Everyone has a vague idea of how three-card Monte works: a street hustler places three cards face-down. A mark is enticed into finding the money card. Using misdirection, subterfuge and distraction, the hustler dupes the mark into picking the wrong card over and over. Sometimes a “shill” aids the hustler by playing the game and making it appear winnable.

The fight game is a similar hustle where many MMA journalists often play the role of the shill. Rather than being independent, certain MMA outlets and journalists are working in concert with the promoter to achieve a specific aim.

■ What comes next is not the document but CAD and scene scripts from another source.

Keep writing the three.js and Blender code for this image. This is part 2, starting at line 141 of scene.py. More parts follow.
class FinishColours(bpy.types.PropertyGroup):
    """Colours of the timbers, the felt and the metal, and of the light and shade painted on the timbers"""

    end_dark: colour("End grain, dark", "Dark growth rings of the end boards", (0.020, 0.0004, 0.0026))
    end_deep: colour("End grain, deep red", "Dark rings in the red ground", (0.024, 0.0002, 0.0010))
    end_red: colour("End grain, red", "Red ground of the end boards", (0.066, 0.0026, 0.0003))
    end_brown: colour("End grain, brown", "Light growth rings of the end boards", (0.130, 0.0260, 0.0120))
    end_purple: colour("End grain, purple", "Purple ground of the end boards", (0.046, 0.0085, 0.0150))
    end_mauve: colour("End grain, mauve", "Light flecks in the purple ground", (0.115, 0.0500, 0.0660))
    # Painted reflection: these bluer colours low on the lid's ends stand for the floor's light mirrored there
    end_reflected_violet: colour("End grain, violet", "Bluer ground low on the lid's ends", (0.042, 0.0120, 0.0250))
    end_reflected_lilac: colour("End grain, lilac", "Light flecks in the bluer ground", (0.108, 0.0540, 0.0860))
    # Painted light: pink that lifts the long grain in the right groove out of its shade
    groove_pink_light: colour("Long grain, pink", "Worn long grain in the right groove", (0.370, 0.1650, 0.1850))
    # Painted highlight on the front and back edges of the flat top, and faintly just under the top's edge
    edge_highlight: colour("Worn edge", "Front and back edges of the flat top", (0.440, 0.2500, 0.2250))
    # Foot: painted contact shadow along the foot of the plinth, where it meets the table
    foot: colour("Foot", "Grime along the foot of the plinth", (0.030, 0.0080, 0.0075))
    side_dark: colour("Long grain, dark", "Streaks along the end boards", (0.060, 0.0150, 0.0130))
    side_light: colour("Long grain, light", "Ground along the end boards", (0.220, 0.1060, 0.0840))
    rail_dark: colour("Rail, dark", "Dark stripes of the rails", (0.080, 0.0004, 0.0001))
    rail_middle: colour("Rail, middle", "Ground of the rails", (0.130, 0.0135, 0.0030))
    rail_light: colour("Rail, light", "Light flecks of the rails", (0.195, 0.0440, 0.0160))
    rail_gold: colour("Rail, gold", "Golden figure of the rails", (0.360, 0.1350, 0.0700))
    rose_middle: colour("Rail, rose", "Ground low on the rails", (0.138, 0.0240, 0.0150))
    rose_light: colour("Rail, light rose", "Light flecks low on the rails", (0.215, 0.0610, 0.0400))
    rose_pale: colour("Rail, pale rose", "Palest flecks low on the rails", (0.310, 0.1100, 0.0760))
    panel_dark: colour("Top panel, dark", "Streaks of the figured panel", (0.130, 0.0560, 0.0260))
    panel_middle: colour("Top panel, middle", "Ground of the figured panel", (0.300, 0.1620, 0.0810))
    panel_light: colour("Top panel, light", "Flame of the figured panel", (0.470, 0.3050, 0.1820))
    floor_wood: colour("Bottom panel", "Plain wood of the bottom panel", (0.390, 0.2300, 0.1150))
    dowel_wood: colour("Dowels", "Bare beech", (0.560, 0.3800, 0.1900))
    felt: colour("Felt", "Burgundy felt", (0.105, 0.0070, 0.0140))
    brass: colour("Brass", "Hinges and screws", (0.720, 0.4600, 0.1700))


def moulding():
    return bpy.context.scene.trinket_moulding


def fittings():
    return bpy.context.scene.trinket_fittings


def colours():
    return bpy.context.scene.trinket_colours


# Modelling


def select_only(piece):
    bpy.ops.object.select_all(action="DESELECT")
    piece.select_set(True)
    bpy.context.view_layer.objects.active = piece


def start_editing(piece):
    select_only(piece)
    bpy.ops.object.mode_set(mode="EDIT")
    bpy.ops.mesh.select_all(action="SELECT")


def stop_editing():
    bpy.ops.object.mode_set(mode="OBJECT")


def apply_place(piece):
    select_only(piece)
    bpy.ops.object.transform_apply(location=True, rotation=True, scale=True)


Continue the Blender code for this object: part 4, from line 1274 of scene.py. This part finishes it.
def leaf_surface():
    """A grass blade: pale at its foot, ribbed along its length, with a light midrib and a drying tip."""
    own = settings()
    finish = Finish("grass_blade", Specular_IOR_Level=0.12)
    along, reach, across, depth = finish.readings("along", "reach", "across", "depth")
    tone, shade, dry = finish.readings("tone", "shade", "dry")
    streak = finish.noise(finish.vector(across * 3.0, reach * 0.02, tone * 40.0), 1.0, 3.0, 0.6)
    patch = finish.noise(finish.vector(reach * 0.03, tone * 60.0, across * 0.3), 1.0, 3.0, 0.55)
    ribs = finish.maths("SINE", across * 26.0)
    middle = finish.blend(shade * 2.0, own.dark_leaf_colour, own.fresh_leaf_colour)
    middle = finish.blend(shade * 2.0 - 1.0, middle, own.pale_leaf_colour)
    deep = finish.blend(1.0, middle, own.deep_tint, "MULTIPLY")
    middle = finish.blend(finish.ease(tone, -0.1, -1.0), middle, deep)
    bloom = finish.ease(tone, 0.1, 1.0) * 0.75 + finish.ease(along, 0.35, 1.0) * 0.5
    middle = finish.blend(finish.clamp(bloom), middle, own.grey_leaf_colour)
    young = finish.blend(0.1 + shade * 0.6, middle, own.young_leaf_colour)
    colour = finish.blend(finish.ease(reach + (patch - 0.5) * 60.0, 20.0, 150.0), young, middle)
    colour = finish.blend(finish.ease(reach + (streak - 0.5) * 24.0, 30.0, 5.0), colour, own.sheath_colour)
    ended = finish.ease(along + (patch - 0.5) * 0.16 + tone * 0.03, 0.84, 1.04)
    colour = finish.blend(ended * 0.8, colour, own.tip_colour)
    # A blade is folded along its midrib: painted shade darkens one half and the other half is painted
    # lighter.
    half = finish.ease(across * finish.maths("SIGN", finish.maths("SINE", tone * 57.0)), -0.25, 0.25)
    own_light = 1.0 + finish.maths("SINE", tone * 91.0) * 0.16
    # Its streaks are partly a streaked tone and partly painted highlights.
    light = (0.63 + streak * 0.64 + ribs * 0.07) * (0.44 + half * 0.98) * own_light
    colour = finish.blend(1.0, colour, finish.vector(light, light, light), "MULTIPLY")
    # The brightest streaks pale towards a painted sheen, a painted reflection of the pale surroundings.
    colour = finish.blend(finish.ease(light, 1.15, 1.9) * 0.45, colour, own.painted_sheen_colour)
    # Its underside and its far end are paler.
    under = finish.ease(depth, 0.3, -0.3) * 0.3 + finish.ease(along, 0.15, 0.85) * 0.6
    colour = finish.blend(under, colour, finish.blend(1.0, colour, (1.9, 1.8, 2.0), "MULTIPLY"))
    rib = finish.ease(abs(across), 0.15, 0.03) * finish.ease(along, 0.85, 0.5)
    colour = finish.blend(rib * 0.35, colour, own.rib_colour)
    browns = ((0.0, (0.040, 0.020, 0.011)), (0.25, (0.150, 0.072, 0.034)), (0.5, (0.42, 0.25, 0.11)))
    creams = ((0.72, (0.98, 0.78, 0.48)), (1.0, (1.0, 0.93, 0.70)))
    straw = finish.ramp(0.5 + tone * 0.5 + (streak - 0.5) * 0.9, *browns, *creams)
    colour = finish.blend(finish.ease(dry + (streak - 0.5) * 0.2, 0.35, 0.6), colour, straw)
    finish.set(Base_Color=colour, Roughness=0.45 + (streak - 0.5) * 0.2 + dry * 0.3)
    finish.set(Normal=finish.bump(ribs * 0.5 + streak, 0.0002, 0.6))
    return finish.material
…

Often, the promoter is buying publicity for their product, which is fair game considering that running an MMA promotion is a brutal marketplace where only the fittest survive.

Speaking in direct reference to a then-SiriusXM radio personality Scott Ferrall being paid a talent fee to attend UFC shows, UFC president Dana White said, “Believe me, in building this business, we had to do some things.

It’s critical for an event promoter to spend money on the front end — including giving incentives to journalists — so that they can make money on the back end. Sports leagues require massive amounts of capital, as well as leaders capable of executing a clear vision; save for the spectacular Japanese league PRIDE FC that was backed by the yakuza and their dirty money, no one has done a better job of running an MMA promotion than casino magnates Lorenzo and Frank Fertitta, the majority owners of the UFC.

If the mark happens to be the casual fan being steered into buying an MMA card, so be it. Colonel Tom Parker might have paid girls to scream at Elvis’s early shows, but his product held up to scrutiny over time. No one is holding a gun to anyone’s head and forcing them to buy watered down PPV’s or watch lackluster cards.

On the other end, when the mark happens to be the fighters, it’s a much more serious issue. Successful promotions earn tremendous amounts of revenue from pay-per-view buys, television licensing, live gate, merchandise, and other streams. MMA fighters who don’t know or understand their value will continue to be taken for a ride.